Match rules. The match step uses configurable rules:

  • Exact match on email — strong signal.
  • Exact match on phone — strong.
  • Fuzzy match on name — weaker; can produce false positives.
  • Address proximity — for offline records.
  • Combined matching — name + email; name + phone; etc.

Different match rules at different confidence levels.

Match confidence.

  • High confidence — auto-merge.
  • Medium confidence — match candidate; flagged for review.
  • Low confidence — no merge.

Thresholds configurable; tuning is iterative.

Merge logic. When two records match:

  • Source priority — which source wins per field? Email from CRM, phone from e-commerce?
  • Most recent wins — latest update preserved.
  • Most complete wins — non-null value preferred.

Per-field merge rules; one field may have different rules than another.

Survivorship rules. Beyond merge:

  • First name — most recent.
  • Email — most recent verified.
  • Phone — verified preferred.
  • Address — most recent.
  • Custom attributes — per-attribute rules.

The golden record is constructed field by field.

Manual override. When auto-merge gets it wrong:

  • Operator can split incorrectly merged profiles.
  • Manually merge profiles that didn't auto-match.
  • Block specific records from matching.

The audit trail captures manual interventions.

Match performance. With millions of profiles, match runs are expensive:

  • Initial unification — bulk; can take hours.
  • Incremental — only new/changed records.
  • Match in batch — scheduled.

Tuning frequency vs latency: hourly for high-volume, daily for moderate.

Enrichment.

  • Calculated attributes — total purchases, recency, frequency, monetary.
  • Inferred attributes — lifetime value prediction, churn risk.
  • External enrichment — third-party data (demographics, firmographics).
  • Behavioural enrichment — derived from interactions.

The enriched profile is the consumable artifact.

Common matching challenges.

  • Name variations — Bill vs William vs W.
  • Address differences — "123 Main St" vs "123 Main Street".
  • Multiple email addresses per person.
  • Identity over time — names change (marriage), emails change.
  • B2B vs B2C blending — same person at work and home.

Each requires specific match rule strategy.

B2B unification. Beyond person:

  • Account unification — different systems' company records.
  • Account-contact relationships preserved.
  • Hierarchical accounts — parent / subsidiary.

CI-Data handles both B2C and B2B.

Match auditing.

  • Sample review — periodic sample of matches to verify correctness.
  • False positive rate — over-matching.
  • False negative rate — under-matching.

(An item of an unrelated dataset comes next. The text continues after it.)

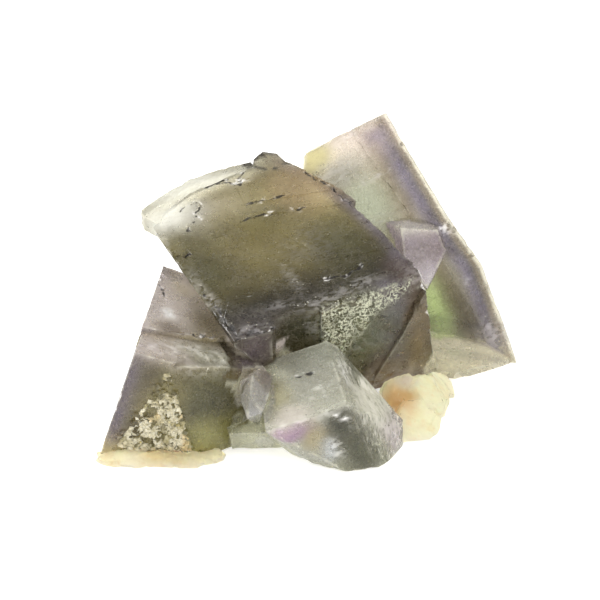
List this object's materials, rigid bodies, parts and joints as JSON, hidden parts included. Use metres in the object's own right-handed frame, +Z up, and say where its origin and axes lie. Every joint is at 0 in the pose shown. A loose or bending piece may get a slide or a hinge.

Audit drives match rule tuning.

Privacy and GDPR.

  • Right to know — fulfilled from unified profile.
  • Right to erasure — must propagate to all sources.
  • Consent — tracked per source.
  • DSAR — combined data subject access request.

CI-Data centralises this.

Common pitfalls.

  • Too-aggressive matching. Different people merged; PII leakage.
  • Too-conservative matching. Duplicates persist; analytics noisy.
  • Source schema drift. New source field; not mapped; data missing.
  • No audit. Quality of unification unknown.
  • Stale enrichment. Calculated attributes not refreshed; misleading.
  • Manual fixes lost. Manual overrides don't persist through re-unification.

Operational rhythm.

  • Continuous / hourly — incremental unification.
  • Weekly — match quality audit.
  • Monthly — rule tuning.
  • Quarterly — schema and source review.

Strategic positioning. Customer data unification is the foundation of customer-centric strategy. Without it, marketing is disjointed, service is impersonal, analytics is partial. With it, every consumer of customer data sees the same unified view — enabling consistent, personalised experiences. The investment is meaningful — months for initial unification — but the payoff compounds. CI-Data is Microsoft's CDP; for organisations on Dynamics 365 or Microsoft cloud, it's the natural choice. The technical setup is significant; the operational discipline of maintaining match quality and enrichment relevance is the longer commitment.